PROBLEM
Please output the data below exactly as given, starting at its first line and stopping after the line that contains "coat_roughness: float = 0.08".

·····

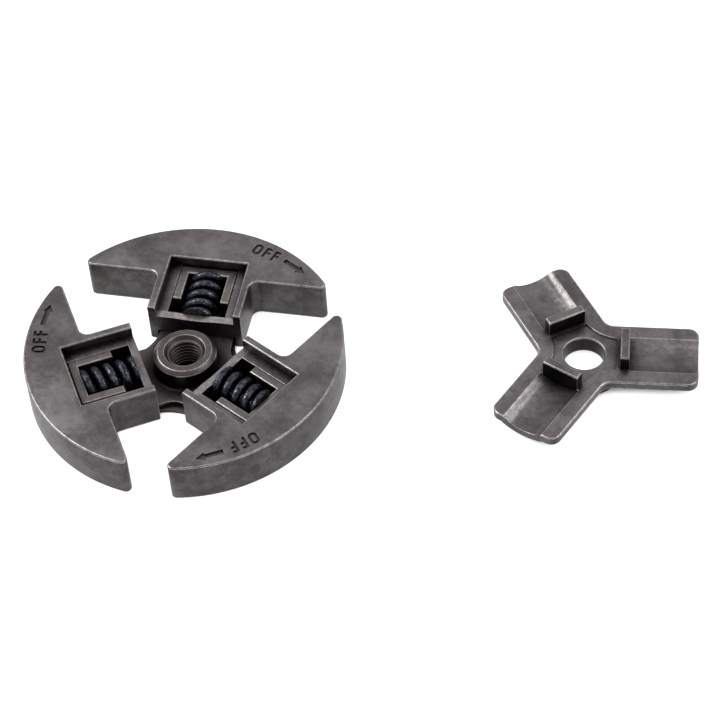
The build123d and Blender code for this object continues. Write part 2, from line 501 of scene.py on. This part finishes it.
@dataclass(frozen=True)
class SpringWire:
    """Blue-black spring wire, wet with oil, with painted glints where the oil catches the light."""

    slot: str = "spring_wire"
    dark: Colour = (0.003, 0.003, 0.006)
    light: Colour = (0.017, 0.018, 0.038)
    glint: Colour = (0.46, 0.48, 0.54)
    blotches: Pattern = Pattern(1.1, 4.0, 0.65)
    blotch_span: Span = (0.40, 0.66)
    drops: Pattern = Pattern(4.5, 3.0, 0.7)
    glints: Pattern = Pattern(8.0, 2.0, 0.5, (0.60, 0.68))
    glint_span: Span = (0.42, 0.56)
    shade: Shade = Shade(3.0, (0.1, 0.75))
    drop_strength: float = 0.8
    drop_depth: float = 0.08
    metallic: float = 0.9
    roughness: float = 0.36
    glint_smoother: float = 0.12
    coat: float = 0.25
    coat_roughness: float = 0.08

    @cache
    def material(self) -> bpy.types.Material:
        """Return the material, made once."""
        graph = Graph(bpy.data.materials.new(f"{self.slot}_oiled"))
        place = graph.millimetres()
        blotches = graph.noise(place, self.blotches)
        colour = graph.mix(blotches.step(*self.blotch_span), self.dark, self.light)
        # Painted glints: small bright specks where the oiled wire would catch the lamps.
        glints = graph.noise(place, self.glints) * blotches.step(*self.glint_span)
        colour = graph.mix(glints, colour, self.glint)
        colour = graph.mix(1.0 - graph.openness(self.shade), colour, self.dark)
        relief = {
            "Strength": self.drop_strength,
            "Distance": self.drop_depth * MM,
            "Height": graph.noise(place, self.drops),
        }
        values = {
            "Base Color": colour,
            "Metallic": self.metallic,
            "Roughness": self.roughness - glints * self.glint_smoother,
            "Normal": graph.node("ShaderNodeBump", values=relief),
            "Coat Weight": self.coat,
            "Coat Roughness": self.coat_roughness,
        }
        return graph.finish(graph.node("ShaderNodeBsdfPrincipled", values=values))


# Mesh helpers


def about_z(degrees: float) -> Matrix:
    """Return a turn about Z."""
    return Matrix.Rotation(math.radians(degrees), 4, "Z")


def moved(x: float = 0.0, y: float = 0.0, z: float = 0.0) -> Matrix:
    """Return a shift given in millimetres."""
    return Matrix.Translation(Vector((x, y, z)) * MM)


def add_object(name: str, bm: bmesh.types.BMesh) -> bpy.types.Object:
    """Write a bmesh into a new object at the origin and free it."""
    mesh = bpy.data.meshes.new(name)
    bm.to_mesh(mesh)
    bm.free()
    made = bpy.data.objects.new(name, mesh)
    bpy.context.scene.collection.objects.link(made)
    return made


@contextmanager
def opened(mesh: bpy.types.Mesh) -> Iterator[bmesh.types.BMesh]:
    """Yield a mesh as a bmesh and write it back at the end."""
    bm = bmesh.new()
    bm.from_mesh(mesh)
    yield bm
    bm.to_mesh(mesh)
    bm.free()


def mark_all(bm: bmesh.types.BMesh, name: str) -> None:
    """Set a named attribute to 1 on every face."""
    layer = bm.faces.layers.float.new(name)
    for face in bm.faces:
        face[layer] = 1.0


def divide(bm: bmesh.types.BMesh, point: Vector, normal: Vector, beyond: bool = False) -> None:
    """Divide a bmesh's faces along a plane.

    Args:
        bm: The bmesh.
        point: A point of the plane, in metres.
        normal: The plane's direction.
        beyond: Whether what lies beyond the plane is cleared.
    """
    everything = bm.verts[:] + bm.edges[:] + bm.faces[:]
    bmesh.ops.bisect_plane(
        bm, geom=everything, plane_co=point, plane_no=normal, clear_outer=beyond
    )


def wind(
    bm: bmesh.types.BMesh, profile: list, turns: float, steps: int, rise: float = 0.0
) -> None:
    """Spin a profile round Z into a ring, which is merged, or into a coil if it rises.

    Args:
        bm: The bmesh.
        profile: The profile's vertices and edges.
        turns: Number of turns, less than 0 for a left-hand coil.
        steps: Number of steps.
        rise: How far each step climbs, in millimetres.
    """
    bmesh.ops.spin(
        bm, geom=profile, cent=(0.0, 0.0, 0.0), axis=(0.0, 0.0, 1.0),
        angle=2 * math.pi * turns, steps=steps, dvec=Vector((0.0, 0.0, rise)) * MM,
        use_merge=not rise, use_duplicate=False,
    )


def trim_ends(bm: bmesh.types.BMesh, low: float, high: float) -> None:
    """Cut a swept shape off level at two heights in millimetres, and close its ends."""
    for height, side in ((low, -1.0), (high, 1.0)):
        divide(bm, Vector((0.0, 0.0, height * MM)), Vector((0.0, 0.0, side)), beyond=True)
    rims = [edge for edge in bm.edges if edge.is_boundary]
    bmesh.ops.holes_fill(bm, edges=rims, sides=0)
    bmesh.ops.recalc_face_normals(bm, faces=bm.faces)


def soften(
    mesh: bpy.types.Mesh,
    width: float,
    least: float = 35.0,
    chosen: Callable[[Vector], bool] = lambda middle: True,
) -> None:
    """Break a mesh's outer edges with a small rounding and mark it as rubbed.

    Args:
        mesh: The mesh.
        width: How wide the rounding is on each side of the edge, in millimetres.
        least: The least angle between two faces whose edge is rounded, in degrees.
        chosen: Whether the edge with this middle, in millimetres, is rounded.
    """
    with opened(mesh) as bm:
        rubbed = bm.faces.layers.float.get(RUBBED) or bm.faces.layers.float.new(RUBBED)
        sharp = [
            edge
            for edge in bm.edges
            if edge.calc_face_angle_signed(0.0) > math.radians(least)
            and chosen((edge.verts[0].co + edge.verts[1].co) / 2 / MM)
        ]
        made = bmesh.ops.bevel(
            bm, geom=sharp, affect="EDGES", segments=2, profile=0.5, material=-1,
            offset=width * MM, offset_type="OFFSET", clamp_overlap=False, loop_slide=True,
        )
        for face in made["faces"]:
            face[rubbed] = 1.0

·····

RESPONSE FOR THIS EXERCISE
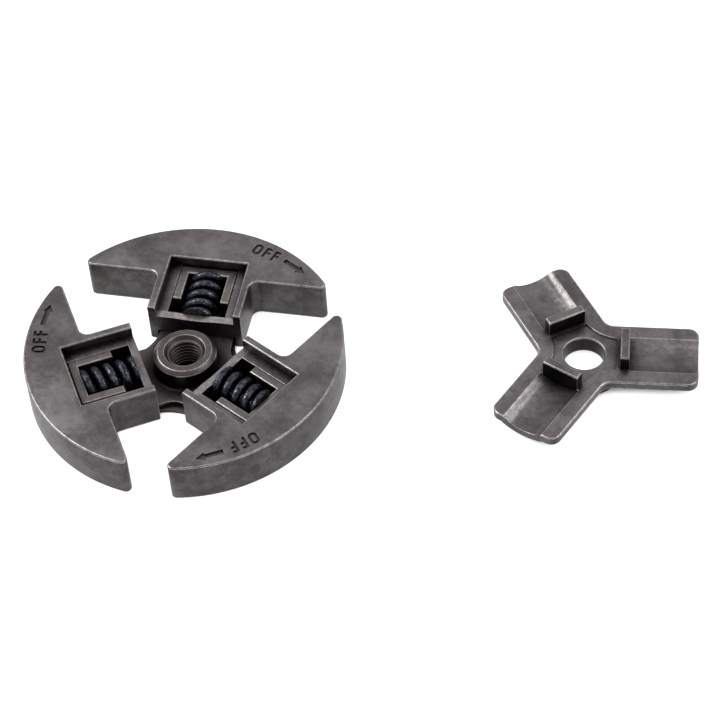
The build123d and Blender code for this object continues. Write part 2, from line 501 of scene.py on. This part finishes it.
@dataclass(frozen=True)
class SpringWire:
    """Blue-black spring wire, wet with oil, with painted glints where the oil catches the light."""

    slot: str = "spring_wire"
    dark: Colour = (0.003, 0.003, 0.006)
    light: Colour = (0.017, 0.018, 0.038)
    glint: Colour = (0.46, 0.48, 0.54)
    blotches: Pattern = Pattern(1.1, 4.0, 0.65)
    blotch_span: Span = (0.40, 0.66)
    drops: Pattern = Pattern(4.5, 3.0, 0.7)
    glints: Pattern = Pattern(8.0, 2.0, 0.5, (0.60, 0.68))
    glint_span: Span = (0.42, 0.56)
    shade: Shade = Shade(3.0, (0.1, 0.75))
    drop_strength: float = 0.8
    drop_depth: float = 0.08
    metallic: float = 0.9
    roughness: float = 0.36
    glint_smoother: float = 0.12
    coat: float = 0.25
    coat_roughness: float = 0.08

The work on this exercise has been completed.